Isn’t it interesting that we build artificial obstacles on a golf course to make the game more exciting and challenging and then complain because of the difficulties that are forced upon us in the game of life? Paul H. Dunn said, “No one ever achieves anything really interesting to himself or worthwhile for anyone else, no matter how many college degrees he may have gained, until he has entered and has had at least a few courses in the ‘University of Hard Knocks.’”
When I was a college student I obtained part-time work as an orderly in a hospital operating room. It was one of the most interesting jobs I ever had. There was a particular surgeon of some renown who specialized in back surgery. I remember how difficult he made life for his surgical team. He would yell at the nurses at the slightest breach of his expectations. I once saw him angrily throw a pair of clamps at the nurse who was assisting him. Then he, himself, required back surgery.
I saw a transformation take place in the man. I think he became not only a better surgeon but a better person as a result of his own surgery. After that first-hand experience, he acquired a better knowledge of sickness and sympathy for his patients and his staff that he could not have acquired without his having enrolled in the School of Hard Knocks himself.
In a previous Winter Olympics I remember a skier who was way out in front and had a gold medal well in hand. He celebrated a little too early and fell. As he struggled to get back on his feet, two skiers passed him at the finish line and his gold, in an instant, had turned into bronze. Sometimes it requires a struggle on the athletic field, a broken rib, an elbow in the eye, a beanball, torn ligaments, or a sprained ankle. But in the end these kinds of struggles not only develop physical health and mental toughness, but the courage to meet life’s tasks.

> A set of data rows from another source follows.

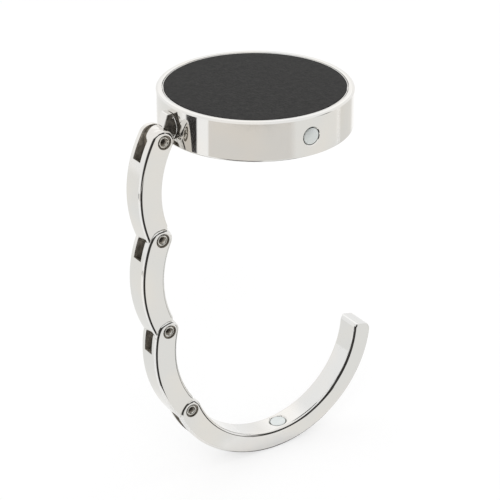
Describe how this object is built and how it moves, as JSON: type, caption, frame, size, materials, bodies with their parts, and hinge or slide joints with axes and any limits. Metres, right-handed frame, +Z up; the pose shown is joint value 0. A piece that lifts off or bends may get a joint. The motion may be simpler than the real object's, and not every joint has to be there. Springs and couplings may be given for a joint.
{
  "type": "purse hook",
  "caption": "Folding purse hook: a round inlaid puck rests on a table top, and a jointed curved hook on a rim swivel hangs below it and folds round it into a bangle.",
  "frame": {"origin": "centre of the rubber pad's underside, where the puck rests on the table top", "axes": "+Z up through the puck, -X towards the swivel at the rim, and the open hook hangs in the XZ plane and curls towards +X"},
  "size_m": [0.0652, 0.045, 0.0965],
  "materials": {
    "plated_body": "polished bright plating on die-cast zinc",
    "plated_chain": "polished bright plating on die-cast zinc",
    "tray_steel": "bright turned edge",
    "plain_steel": "plain bright steel",
    "rivet_steel": "nickel-plated tubular rivet",
    "magnet_nickel": "satin nickel plating on a sintered magnet",
    "black_leather": "fine pebble grain, semi-matt",
    "black_rubber": "matt, non-slip",
    "white_nylon": "plain moulded",
    "adhesive_film": "double-sided film"
  },
  "bodies": {
    "puck": {"puck_body": "plated_body", "inlay_tray": "tray_steel", "leather_inlay": "black_leather", "inlay_adhesive": "adhesive_film", "tray_adhesive": "adhesive_film", "base_plate": "plain_steel", "pad_adhesive": "adhesive_film", "base_pad": "black_rubber", "rim_magnet_front": "magnet_nickel", "rim_magnet_rear": "magnet_nickel", "swivel_washer": "white_nylon", "spring_washer": "plain_steel"},
    "swivel": {"swivel_block": "plated_chain", "swivel_collar": "plain_steel"},
    "first_link": {"link_1": "plated_chain", "hinge_rivet_1": "rivet_steel"},
    "second_link": {"link_2": "plated_chain", "hinge_rivet_2": "rivet_steel", "link_magnet": "magnet_nickel"},
    "third_link": {"link_3": "plated_chain", "hinge_rivet_3": "rivet_steel"},
    "arm": {"hook_arm": "plated_chain", "hinge_rivet_4": "rivet_steel", "hook_magnet": "magnet_nickel"}
  },
  "joints": [
    {"name": "swivel_turn", "type": "hinge", "parent": "puck", "child": "swivel", "pos_m": [-0.0225, 0, 0.0052], "axis": [-1, 0, 0], "range_deg": [-90, 90]},
    {"name": "hinge_1", "type": "hinge", "parent": "swivel", "child": "first_link", "pos_m": [-0.02589, 0, 0.0028], "axis": [0, -1, 0], "range_deg": [0, 34.9]},
    {"name": "hinge_2", "type": "hinge", "parent": "first_link", "child": "second_link", "pos_m": [-0.02687, 0, -0.02099], "axis": [0, -1, 0], "range_deg": [0, 49.2]},
    {"name": "hinge_3", "type": "hinge", "parent": "second_link", "child": "third_link", "pos_m": [-0.02564, 0, -0.04477], "axis": [0, -1, 0], "range_deg": [0, 43.5]},
    {"name": "hinge_4", "type": "hinge", "parent": "third_link", "child": "arm", "pos_m": [-0.0199, 0, -0.06787], "axis": [0, -1, 0], "range_deg": [0, 19.3]}
  ]
}
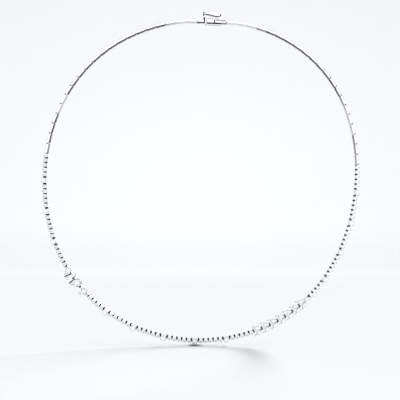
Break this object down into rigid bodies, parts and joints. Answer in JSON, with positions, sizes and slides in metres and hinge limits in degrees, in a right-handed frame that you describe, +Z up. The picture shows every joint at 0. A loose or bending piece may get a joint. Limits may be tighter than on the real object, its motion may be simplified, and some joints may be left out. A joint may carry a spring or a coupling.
{
  "type": "necklace",
  "caption": "Closed line necklace of hinged bar links and claw-set round stones, with a leafy spray, a pear-stone cluster and a box clasp with a hinged safety catch.",
  "frame": {"origin": "middle of the clasp box's inner side, where the closed necklace rests on the nape", "axes": "+Z up from the front stones to the clasp; -Y the way the stones face; +X to the right as seen from the front"},
  "size_m": [0.1347, 0.0046, 0.14],
  "materials": {
    "white_metal": "polished",
    "clear_stone": "faceted"
  },
  "bodies": {
    "necklace": {"clasp_housing": "white_metal", "clasp_tongue": "white_metal", "bars_right": "white_metal", "bars_left": "white_metal", "settings_right": "white_metal", "settings_front": "white_metal", "settings_left": "white_metal", "small_stones_right": "clear_stone", "small_stones_front": "clear_stone", "small_stones_left": "clear_stone", "large_stone_1": "clear_stone", "large_stone_2": "clear_stone", "large_stone_3": "clear_stone", "large_stone_4": "clear_stone", "large_stone_5": "clear_stone", "large_stone_6": "clear_stone", "large_stone_7": "clear_stone", "large_stone_8": "clear_stone", "large_stone_9": "clear_stone", "large_stone_10": "clear_stone", "large_stone_11": "clear_stone", "large_stone_12": "clear_stone", "cluster_setting_round": "white_metal", "cluster_setting_low": "white_metal", "cluster_setting_high": "white_metal", "cluster_round_stone": "clear_stone", "cluster_low_pear": "clear_stone", "cluster_high_pear": "clear_stone", "cluster_accent_stones": "clear_stone", "spray_setting_1": "white_metal", "spray_setting_2": "white_metal", "spray_setting_3": "white_metal", "spray_setting_4": "white_metal", "spray_setting_5": "white_metal", "spray_setting_6": "white_metal", "spray_setting_7": "white_metal", "spray_outer_leaves": "clear_stone", "spray_inner_leaves": "clear_stone"},
    "safety_catch": {"safety_catch": "white_metal"}
  },
  "joints": [
    {"name": "catch_hinge", "type": "hinge", "parent": "necklace", "child": "safety_catch", "pos_m": [0.00379, 0.00029, 0.00371], "axis": [-0.0051, 0.9903, -0.1391], "range_deg": [0, 110]}
  ]
}
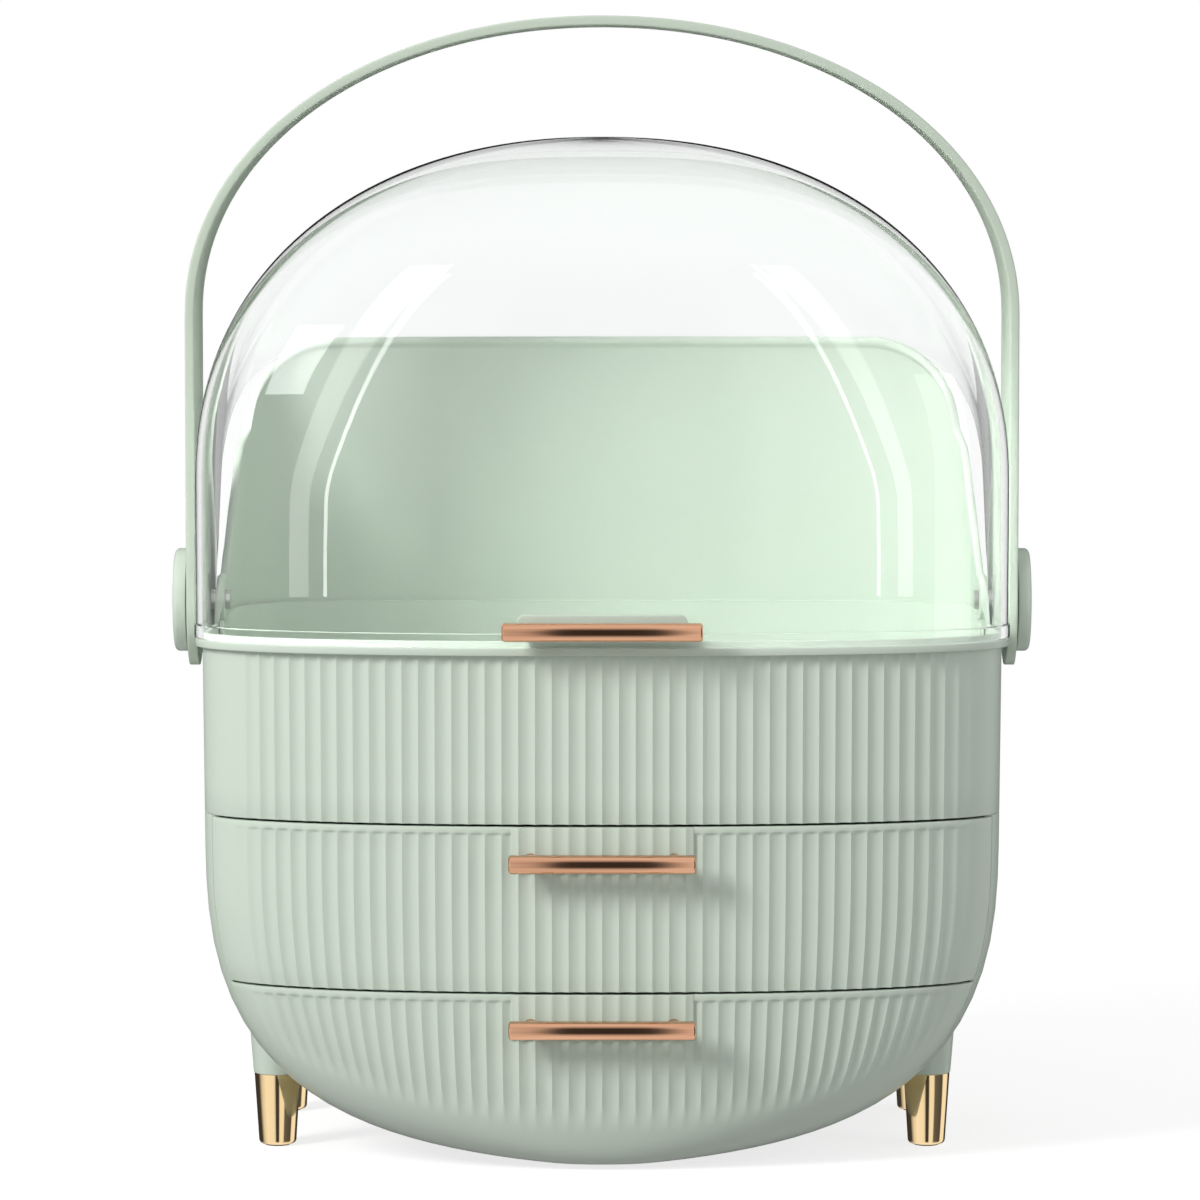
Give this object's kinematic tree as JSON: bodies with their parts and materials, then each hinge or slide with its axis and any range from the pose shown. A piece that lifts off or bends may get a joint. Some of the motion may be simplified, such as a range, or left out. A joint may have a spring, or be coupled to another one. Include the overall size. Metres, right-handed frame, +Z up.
{
  "type": "makeup organizer",
  "caption": "Egg-shaped tabletop makeup organizer: fluted body with sliding drawers, clear dome lid that swings back, and a folding carry handle.",
  "frame": {"origin": "centre of the overall box, on the surface it stands on", "axes": "+Z up, +Y to the rear, drawers open towards -Y, +X to the right seen from the front"},
  "size_m": [0.3222, 0.1989, 0.4228],
  "materials": {
    "body_plastic": "satin",
    "drawer_plastic": "satin",
    "handle_plastic": "satin",
    "clear_acrylic": "clear polished",
    "rose_gold": "brushed plated",
    "gold": "polished plated",
    "steel": "zinc plated",
    "washer_plastic": "matte",
    "pad_rubber": "matte"
  },
  "bodies": {
    "root": {"back_wall": "body_plastic", "casing": "body_plastic", "foot_cap_front_left": "gold", "foot_cap_front_right": "gold", "foot_cap_rear_left": "gold", "foot_cap_rear_right": "gold", "foot_pads": "pad_rubber", "handle_washers": "washer_plastic", "leg_stem_front_left": "body_plastic", "leg_stem_front_right": "body_plastic", "leg_stem_rear_left": "body_plastic", "leg_stem_rear_right": "body_plastic", "leg_studs": "steel", "lid_washers": "washer_plastic", "pivot_cap_left": "body_plastic", "pivot_cap_right": "body_plastic", "pivot_pins": "steel", "pivot_screws": "steel", "tray_screws": "steel", "upper_tray": "body_plastic"},
    "lid": {"lid_dome": "clear_acrylic", "lid_pull_base": "body_plastic", "lid_pull_bar": "rose_gold", "lid_pull_screws": "steel"},
    "handle": {"carry_handle": "handle_plastic"},
    "upper_drawer": {"upper_drawer_front": "body_plastic", "upper_drawer_box": "drawer_plastic", "upper_drawer_pull_base": "body_plastic", "upper_drawer_pull_bar": "rose_gold", "upper_drawer_pull_screws": "steel"},
    "lower_drawer": {"lower_drawer_front": "body_plastic", "lower_drawer_box": "drawer_plastic", "lower_drawer_pull_base": "body_plastic", "lower_drawer_pull_bar": "rose_gold", "lower_drawer_pull_screws": "steel"}
  },
  "joints": [
    {"name": "lid_swing", "type": "hinge", "parent": "root", "child": "lid", "pos_m": [0, 0.00725, 0.2036], "axis": [-1, 0, 0], "range_deg": [0, 65]},
    {"name": "handle_swing", "type": "hinge", "parent": "root", "child": "handle", "pos_m": [0, 0.00725, 0.2036], "axis": [-1, 0, 0], "range_deg": [-90, 90]},
    {"name": "upper_drawer_slide", "type": "slide", "parent": "root", "child": "upper_drawer", "axis": [0, -1, 0], "range_m": [0, 0.11]},
    {"name": "lower_drawer_slide", "type": "slide", "parent": "root", "child": "lower_drawer", "axis": [0, -1, 0], "range_m": [0, 0.1]}
  ]
}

More than simply going to school, perhaps one must engage in some form of hard, honest labor that tries the body and taxes one’s patience almost to the breaking point in order to achieve the discipline that is good for the soul. Life cannot be learned entirely from a textbook, no matter how fine and comprehensive that book may be. David O. McKay said, “Let us realize that the privilege to work is a gift, that power to work is a blessing, that love of work is success.”
Paul H. Dunn said that “there is no particular power or charm tied up in a diploma. Of course its possession may give you a little more prestige to begin with. But life, the kind of thing for which you think you are preparing, whether in or out of college, discloses its secret opportunities and joys only to those who have developed power through the facing of obstacles.”
Thomas Edison told young people that the world pays big prices for the people who know the value and satisfaction of persistent hard work. Paul Dunn’s father put it this way, “When your ship comes in, make sure you are willing to unload it.”
Win or lose, I admire those who have reached, through their hard work and persistence, the level of competition required of the Olympic athlete. They know something about the School of Hard Knocks.